Field Note · Ashwana World

The star came down and walked beside him.

Real Serra da Estrela · Folklore Record · ASHWANA World — a mountain range named for a story that never explains why the star came down at all.

The Real Place

A name that is also a story, and a story no one finishes properly.

The most repeated explanation for the name Serra da Estrela — the Star Mountain Range — is a legend about a shepherd. The versions differ in small details, but the shape is always the same. A shepherd, living a narrow life in a small village, wanted something beyond the mountains that closed him in. One night a star came down from the sky. In some versions it had the face of a child. In others it became a young woman. It told him it would go with him, wherever he wanted to go.

He walked for years. Some versions say his dog died on the way, and he walked on alone.

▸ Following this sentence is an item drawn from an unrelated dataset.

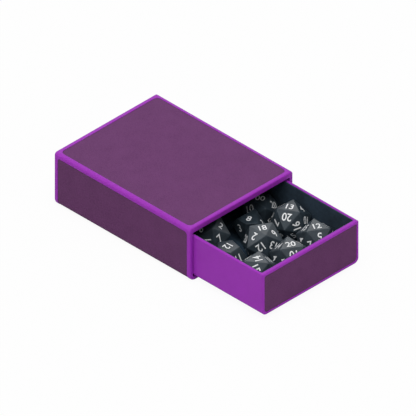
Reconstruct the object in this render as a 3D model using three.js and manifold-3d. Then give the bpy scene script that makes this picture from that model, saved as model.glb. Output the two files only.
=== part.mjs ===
// Dice storage chest: a wrapped-board sleeve, open at both ends, with a sliding drawer of dice.
// Millimetres. +Z is up, the drawer opens towards -Y, and the origin is the centre of the sleeve's underside.

import * as THREE from 'three';
import { ConvexGeometry } from 'three/addons/geometries/ConvexGeometry.js';
import { mergeVertices } from 'three/addons/utils/BufferGeometryUtils.js';
import Module from 'manifold-3d';

const wasm = await Module();
wasm.setup();

// Dice: the twenty-sided die sets the chest's width and height, and the rest of the set follows it
const dieFlats = 19.0;
const twelveFlatsShare = 0.863;
const tenRadiusShare = 0.537;
const dieRowWidthShare = 3.484;
const dieRestGap = 0.3;
const diceSideClearance = 0.3;
const diceHeadroom = 4.3;

// Drawer: purple cover, boards inside it, dark lining
const drawerInnerDepth = 94.4;
const drawerLining = 0.4;
const drawerSideBoard = 1.1;
const drawerSideSkin = 0.5;
const drawerEndBoard = 1.4;
const drawerEndSkin = 1.0;
const drawerFloorBoard = 1.9;
const drawerFloorSkin = 0.6;
const drawerLip = 0.6;
const drawerLiningDrop = 0.25;
const drawerBottomRadius = 3.0;
const drawerTopRadius = 0.7;
const drawerEndChamfer = 0.5;
const drawerPanelBorder = 1.5;
const drawerPanelTopBorder = 1.6;
const drawerPanelTopRadius = 0.8;
const drawerOut = 51.1;

// Running gaps between the drawer and the sleeve
const sideGap = 0.3;
const topGap = 1.8;
const bottomGap = 0.3;

// Sleeve: purple cover, boards inside it, lining
const sleeveLining = 0.3;
const sleeveSideBoard = 1.1;
const sleeveTopBoard = 1.9;
const sleeveBottomBoard = 0.9;
const sleeveSideSkin = 0.9;
const sleeveTopSkin = 1.0;
const sleeveBottomSkin = 0.9;
const sleeveBottomRadius = 4.4;
const sleeveTopChamfer = 1.1;
const sleeveEndChamfer = 1.1;
const sleeveMouthRadius = 1.6;
const sleeveRim = 2.6;
const sleeveBorderEnd = 2.4;
const sleeveBorderTop = 2.4;
const sleeveBorderSide = 2.9;
const sleeveTopPanelRadius = 2.6;
const sleeveSidePanelRadius = 1.8;
const sleeveTurnIn = 11.0;

// Inlaid panels, shared by the sleeve and the drawer
const panelThickness = 0.4;
const panelInset = 0.12;
const glueGap = 0.08;

const boardGap = 0.1;
const overrun = 1.0;
const arcSteps = 6;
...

He crossed valleys, rivers, other people's villages, growing older with every season, the star never leaving him. Eventually he reached the highest point of the range — the place now called Torre, the highest point in mainland Portugal — and there, for the first time, he could see past the mountains that had once boxed him in.

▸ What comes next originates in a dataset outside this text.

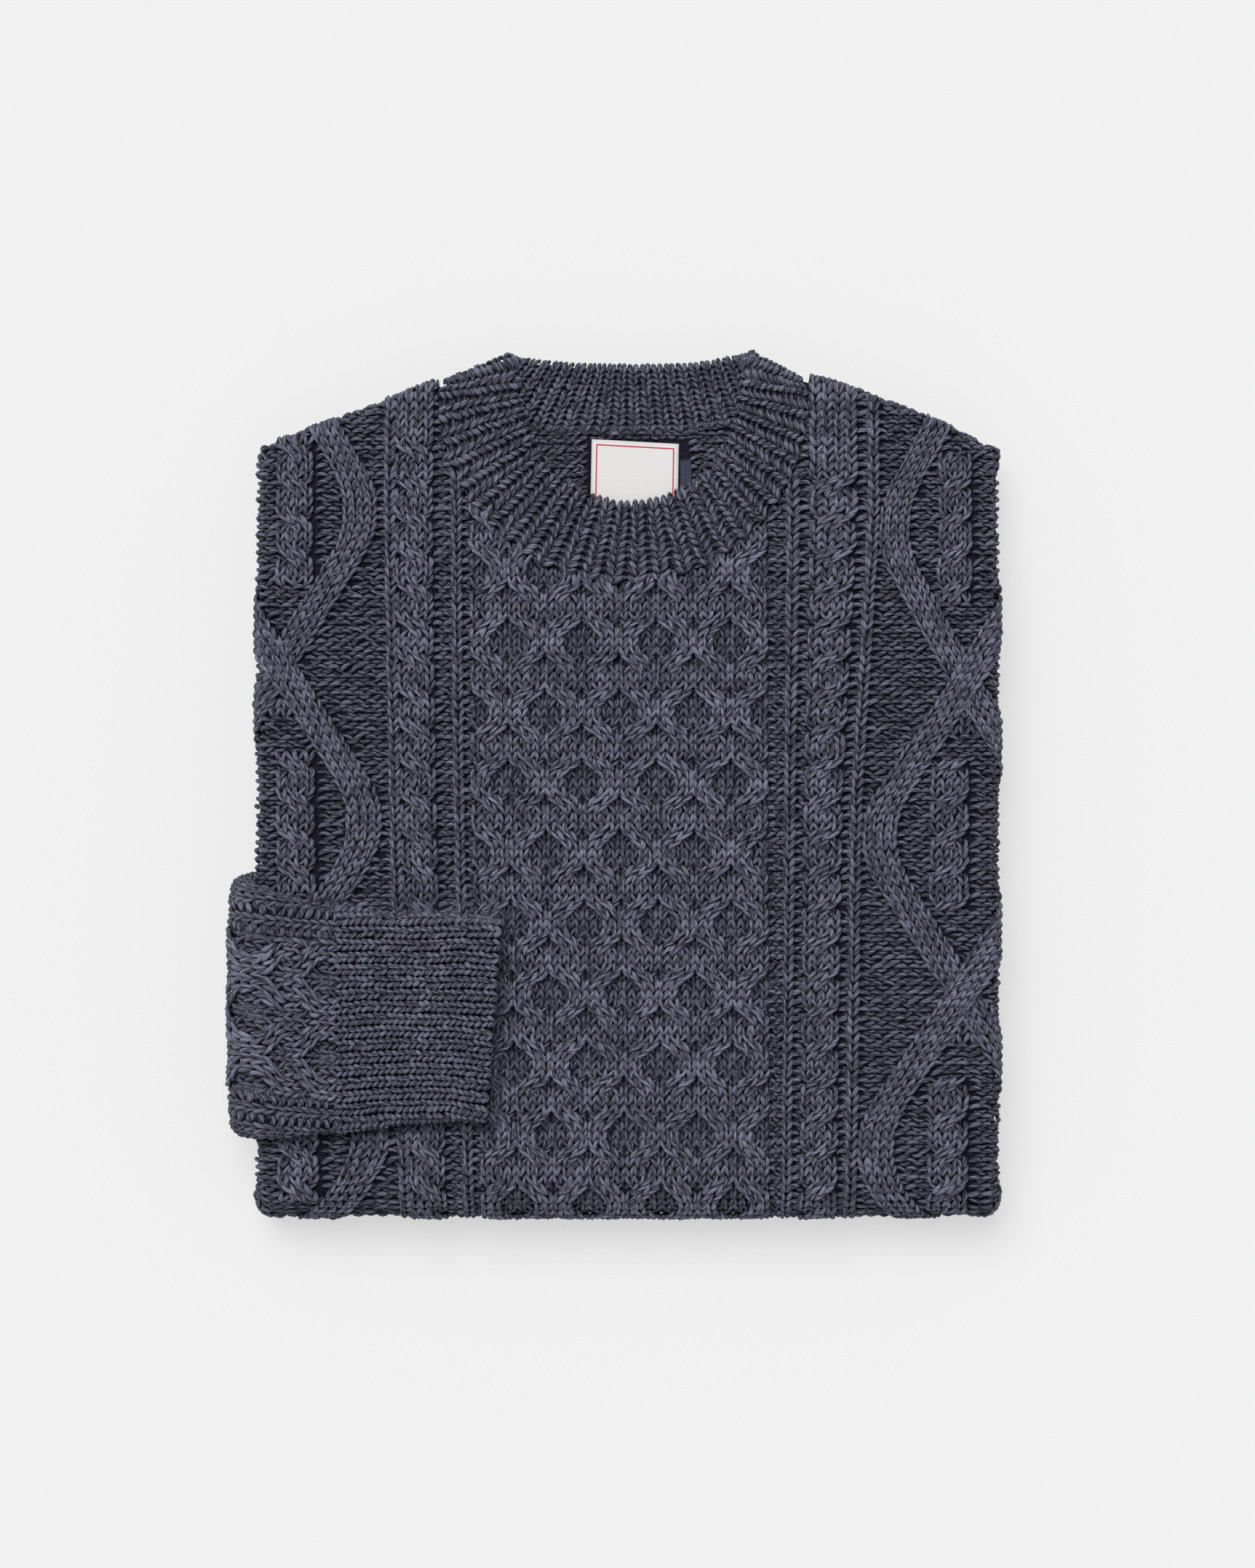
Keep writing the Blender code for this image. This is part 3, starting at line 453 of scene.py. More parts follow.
def closed_tube(name, outer, inner):
    """Close a tube between outer and inner rings of points: rows along it, columns round it."""
    rows, columns, _ = outer.shape
    points = np.concatenate([outer.reshape(-1, 3), inner.reshape(-1, 3)])
    index = np.arange(rows * columns).reshape(rows, columns)
    after = np.roll(index, -1, axis=1)
    under, under_after = index + rows * columns, after + rows * columns
    faces = [grid_faces(index, after), grid_faces(under, under_after)[:, TURNED]]
    faces.append(np.stack([after[0], index[0], under[0], under_after[0]], -1))
    faces.append(np.stack([index[-1], after[-1], under_after[-1], under[-1]], -1))
    return make_piece(name, points, np.concatenate(faces))


# The front's chart: its rows run from under the bottom fold to the neck seam and the shoulders

# Lengths along the fold: where the bottom fold's bend starts below, and where the underside ends
ARC_START = FOLD_RADIUS - math.pi * FOLD_RADIUS
UNDERSIDE_END = ARC_START - (HEM_EDGE - FOLD_RADIUS)
ALL_ROWS = FIRST_CROSSING + ROW * np.arange(-17, 96)
# How far the last row may pass a column's end, and how near the seam's ends count as shoulder
PAST_NECK, PAST_SHOULDER = 1.5, 7.0
NECK_MARGIN = 4.0
# What the sleeve hides: x from, x to, y from and y to
UNDER_SLEEVE = (-172.0, -72.0, 58.0, 138.0)
# Where the sleeve presses the cables flat: left of an x, above a y and below a y
PRESSED = (-60.0, 40.0, 162.0)
LATTICE_ROPES = (-14, -10, -6, -2, 2, 6, 10, 14)
LATTICE_TURNS = (1, 1, -1, -1)
LATTICE_GROUND = -1.7
PURL_PITCH = 1.28
# How far round a side's roll the diamonds go on, in stitches
ROLL_STITCHES_SHOWN = 4.3
# How near a purl stitch may come to a diamond's strand and to the small rope, in stitches
STRAND_CLEARANCE = 1.7
ROPE_CLEARANCE = 1.9
# Where knit stitches fill the diamond below a crossing, in millimetres from it
WEDGE_LOW, WEDGE_HIGH = -27, -2
SIDE_ROPES = {
    # stitch at the middle, way of the crossings, last crossing, knit columns beside it, purl columns
    "side_rope_left": (-22.0, -1, 21, (-17.5, RIB_STITCHES[0]), (-16.5, -18.5, -19.5)),
    "side_rope_right": (22.0, 1, 20, (18.5, RIB_STITCHES[1]), (16.5, 17.5, 19.5, 24.5)),
}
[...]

In one telling, he built a small stone shelter there and stayed. In another, a king heard the story and tried to buy the star from him — and the legend does not record what happened to that offer. In the version most often repeated, when the shepherd eventually died, the star shone especially bright that night, and the shepherds nearby recognised it for what it was. The mountain range took its name from that.

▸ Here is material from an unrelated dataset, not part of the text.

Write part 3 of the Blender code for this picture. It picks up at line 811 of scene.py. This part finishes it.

None of the versions explain why the star came down in the first place. Not what it was, not what it wanted, not why this particular man on this particular night. The story keeps that part for itself.

Stone path through misty mountains at dusk
Archive Entry

The name remained. The reason did not travel with it.

ASHWANA did not need to soften this story to make it feel like itself. A mountain range carries a name that everyone repeats and no one can fully account for. Something came down, walked beside someone, and was gone again — and what's left, generations later, is only the name, and a story people tell at the part where the explanation should be.

Among the older oral records collected at Fort Kael, several versions of a similar account appear — a presence that arrives, walks alongside someone for a time, and departs, leaving behind a name or a marking that endures long after anyone could say what the presence was. The accounts do not agree on details. They agree that something arrived, and that it left, and that the leaving mattered more than anything that was said while it stayed.

One record, attributed to no named source, ends with a line that appears nowhere else in the archive: it did not say why. It only said it would.